The 1900 Victorian Football Association season was the 24th season of the Australian rules football competition. The premiership was won by the Footscray Football Club; it was the third premiership in the club's history, and the third in a sequence of three premierships won consecutively from 1898 to 1900.

== Association membership ==
The size of the association increased from eight teams to nine in 1899, with the Essendon Town Football Club joining the association. Essendon Town was newly established as a senior club in March 1900, and played its matches at the Essendon Cricket Ground – distinguishing it from the existing Essendon Football Club (formerly in the Association but now competing in the League), which played its home matches at the East Melbourne Cricket Ground, approximately six miles away from Essendon. Like its league counterpart, Essendon Town wore black and red uniforms. Brunswick, which until this season had worn black and red uniforms, changed to black and white uniforms.

== Ladder ==
The premiership was decided on the basis of the best record across sixteen rostered matches, with each club playing the others twice.

1900 VFA ladder
| Pos | Team | Pld | W | L | D | PF | PA | Pts |
|---|---|---|---|---|---|---|---|---|
| 1 | Footscray (P) | 16 | 15 | 1 | 0 | 847 | 357 | 60 |
| 2 | Williamstown | 16 | 13 | 3 | 0 | 568 | 411 | 52 |
| 3 | Richmond | 16 | 10 | 6 | 0 | 550 | 564 | 40 |
| 4 | Prahran | 16 | 9 | 7 | 0 | 689 | 637 | 36 |
| 5 | Port Melbourne | 16 | 8 | 8 | 0 | 536 | 546 | 32 |
| 6 | North Melbourne | 16 | 7 | 9 | 0 | 582 | 560 | 28 |
| 7 | Brunswick | 16 | 6 | 10 | 0 | 498 | 558 | 24 |
| 8 | Essendon Town | 16 | 3 | 13 | 0 | 441 | 669 | 12 |
| 9 | West Melbourne | 16 | 1 | 15 | 0 | 415 | 819 | 4 |

== Awards ==
- The leading goalkicker for the season was Daily of , who kicked 34 goals.

== Notable events ==
- On 30 June, Brunswick forfeited its away match against Williamstown after club officials forgot to bring the players' uniforms to the game; Williamstown won the match in a walkover, taking the field and scoring a single goal against no opposition as a formality.

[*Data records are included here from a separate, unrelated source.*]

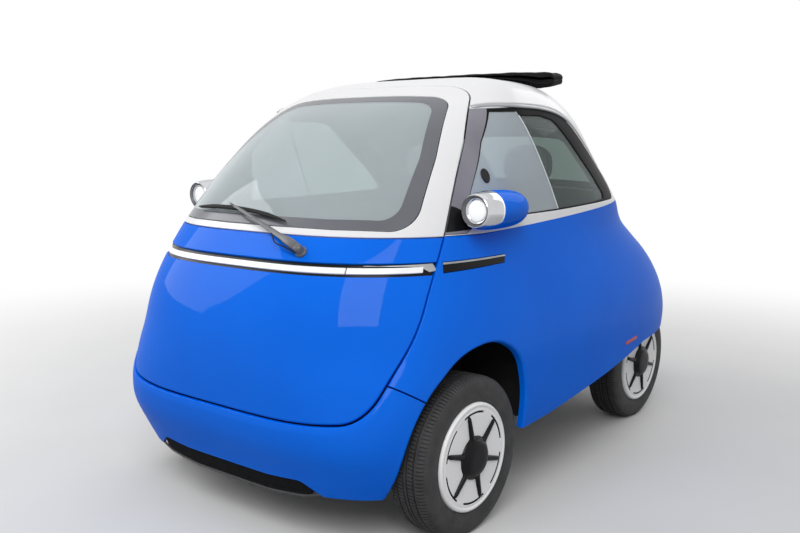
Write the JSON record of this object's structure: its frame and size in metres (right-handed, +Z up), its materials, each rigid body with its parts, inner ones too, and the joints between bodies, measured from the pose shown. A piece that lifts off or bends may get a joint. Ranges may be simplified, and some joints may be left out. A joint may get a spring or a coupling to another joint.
{
  "type": "microcar",
  "caption": "Small rounded two-seat electric city car with a side-hinged front door that carries the windscreen, lamp pods on the door posts, a cloth roof folded open and narrow-set rear wheels.",
  "frame": {"origin": "on the ground under the middle of the overall box", "axes": "+Z up, the nose faces -Y, +X is the car's left side"},
  "size_m": [1.46, 2.5241, 1.521],
  "materials": {
    "blue_paint": "gloss",
    "white_paint": "gloss",
    "clear_glass": "clear",
    "black_gloss": "gloss",
    "black_trim": "satin",
    "black_cloth": "matt",
    "dark_tub": "matt",
    "grey_metal": "satin",
    "grey_cloth": "matt",
    "dark_plastic": "matt",
    "chrome": "polished",
    "lamp_glass": "clear",
    "tyre": "matt",
    "white_wheel": "satin"
  },
  "bodies": {
    "body": {"roof_shell": "white_paint", "window_frames": "black_gloss", "side_glass": "clear_glass", "side_trims": "black_trim", "body_side_left": "blue_paint", "body_side_right": "blue_paint", "front_bumper": "blue_paint", "bumper_grille": "black_trim", "rear_bumper": "blue_paint", "soft_top": "black_cloth", "chassis_tub": "dark_tub", "battery_pack": "grey_metal", "drive_motor": "grey_metal", "front_axle": "grey_metal", "rear_axle": "grey_metal", "seat_cushion": "grey_cloth", "seat_back": "grey_cloth", "seat_base": "dark_tub", "headrests": "grey_cloth", "steering_column": "dark_plastic", "lamp_pods": "chrome", "lamp_lenses": "lamp_glass"},
    "front_door": {"front_door_panel": "blue_paint", "door_frame": "white_paint", "windscreen": "clear_glass", "front_light_bar": "black_trim", "wiper": "black_trim"},
    "tailgate": {"hatch_panel": "blue_paint", "hatch_frame": "white_paint", "rear_glass": "clear_glass", "rear_light_bar": "black_trim"},
    "left_knuckle": {"knuckle_left": "grey_metal"},
    "right_knuckle": {"knuckle_right": "grey_metal"},
    "steering_rim": {"steering_wheel": "dark_plastic"},
    "wheel_front_left": {"tyre_front_left": "tyre", "rim_front_left": "white_wheel", "cap_front_left": "black_trim"},
    "wheel_front_right": {"tyre_front_right": "tyre", "rim_front_right": "white_wheel", "cap_front_right": "black_trim"},
    "wheel_rear_left": {"tyre_rear_left": "tyre", "rim_rear_left": "white_wheel", "cap_rear_left": "black_trim"},
    "wheel_rear_right": {"tyre_rear_right": "tyre", "rim_rear_right": "white_wheel", "cap_rear_right": "black_trim"}
  },
  "joints": [
    {"name": "front_door_hinge", "type": "hinge", "parent": "body", "child": "front_door", "pos_m": [0.65, -1.1395, 0.56], "axis": [0, 0.2079, 0.9781], "range_deg": [0, 75]},
    {"name": "tailgate_hinge", "type": "hinge", "parent": "body", "child": "tailgate", "pos_m": [0, 0.4075, 1.352], "axis": [1, 0, 0], "range_deg": [0, 60]},
    {"name": "steer_left", "type": "hinge", "parent": "body", "child": "left_knuckle", "pos_m": [0.59, -0.7895, 0.2666], "axis": [0, 0, 1], "range_deg": [-25, 25]},
    {"name": "steer_right", "type": "hinge", "parent": "body", "child": "right_knuckle", "pos_m": [-0.59, -0.7895, 0.2666], "axis": [0, 0, 1], "range_deg": [-25, 25]},
    {"name": "steering_turn", "type": "hinge", "parent": "body", "child": "steering_rim", "pos_m": [0.28, -0.7145, 0.9], "axis": [0, 0.8829, 0.4695], "range_deg": [-400, 400]},
    {"name": "roll_front_left", "type": "hinge", "parent": "left_knuckle", "child": "wheel_front_left", "pos_m": [0.632, -0.7895, 0.2666], "axis": [1, 0, 0], "continuous": true},
    {"name": "roll_front_right", "type": "hinge", "parent": "right_knuckle", "child": "wheel_front_right", "pos_m": [-0.632, -0.7895, 0.2666], "axis": [1, 0, 0], "continuous": true},
    {"name": "roll_rear_left", "type": "hinge", "parent": "body", "child": "wheel_rear_left", "pos_m": [0.488, 0.7815, 0.2666], "axis": [1, 0, 0], "continuous": true},
    {"name": "roll_rear_right", "type": "hinge", "parent": "body", "child": "wheel_rear_right", "pos_m": [-0.488, 0.7815, 0.2666], "axis": [1, 0, 0], "continuous": true}
  ],
  "couplings": [
    {"joint": "steer_right", "follows": "steer_left", "ratio": 1},
    {"joint": "steering_turn", "follows": "steer_left", "ratio": 16}
  ]
}
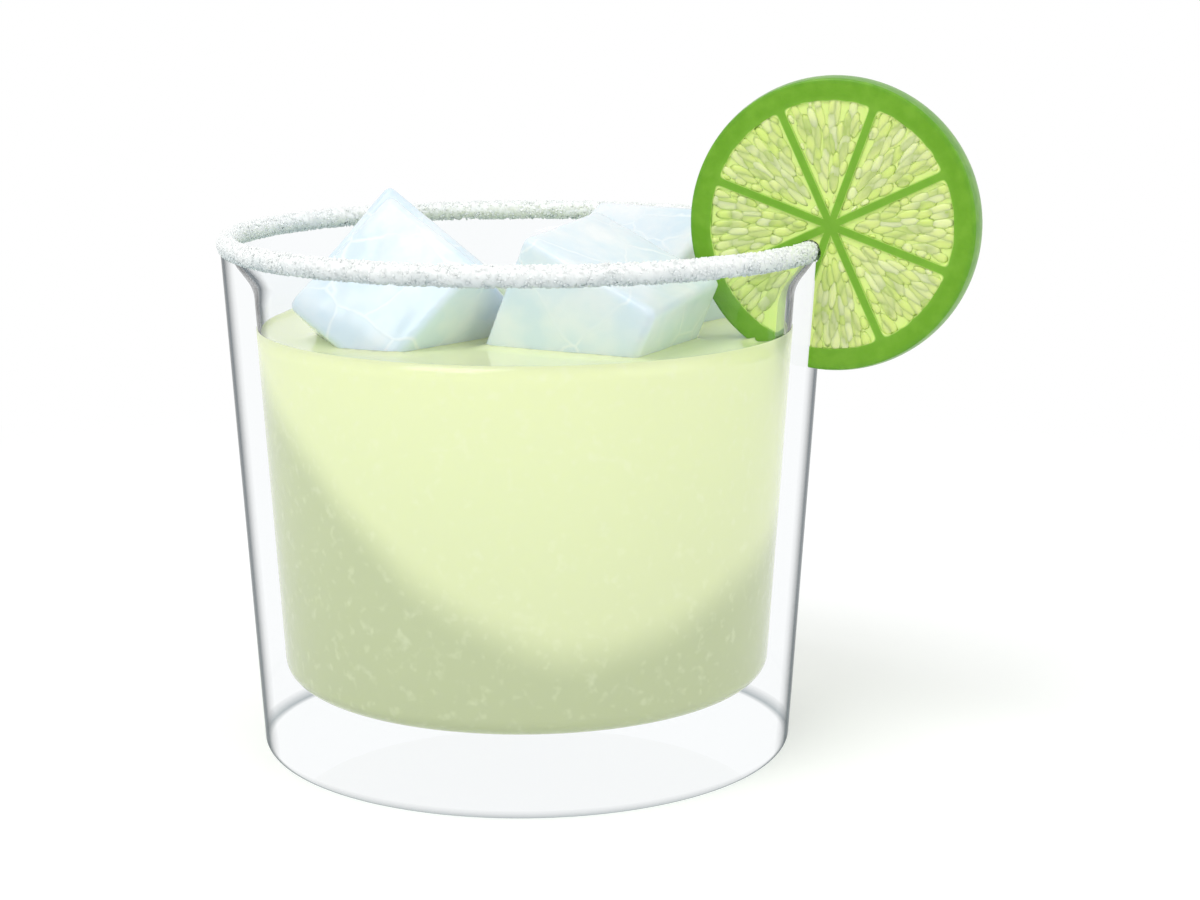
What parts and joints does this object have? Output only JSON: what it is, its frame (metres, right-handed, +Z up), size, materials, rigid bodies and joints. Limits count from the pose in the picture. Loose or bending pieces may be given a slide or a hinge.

It was subsequently decided not to award the match to Williamstown as a walkover, and the match was rescheduled for 8 September, the Saturday after the end of the season; but as the game could have no bearing on the final placings, Brunswick opted to forfeit once again.
- On 15 September, premiers played against a combined Association team at the North Melbourne Recreation Reserve, for the benefit of the family of deceased North Melbourne committeeman Frank Mitchell. The combined Association team 8.13 (61) defeated Footscray 3.6 (24).

== See also ==
- Victorian Football Association/Victorian Football League history (1877–2008)
- List of VFA premiers
- History of Australian rules football in Victoria (1853–1900)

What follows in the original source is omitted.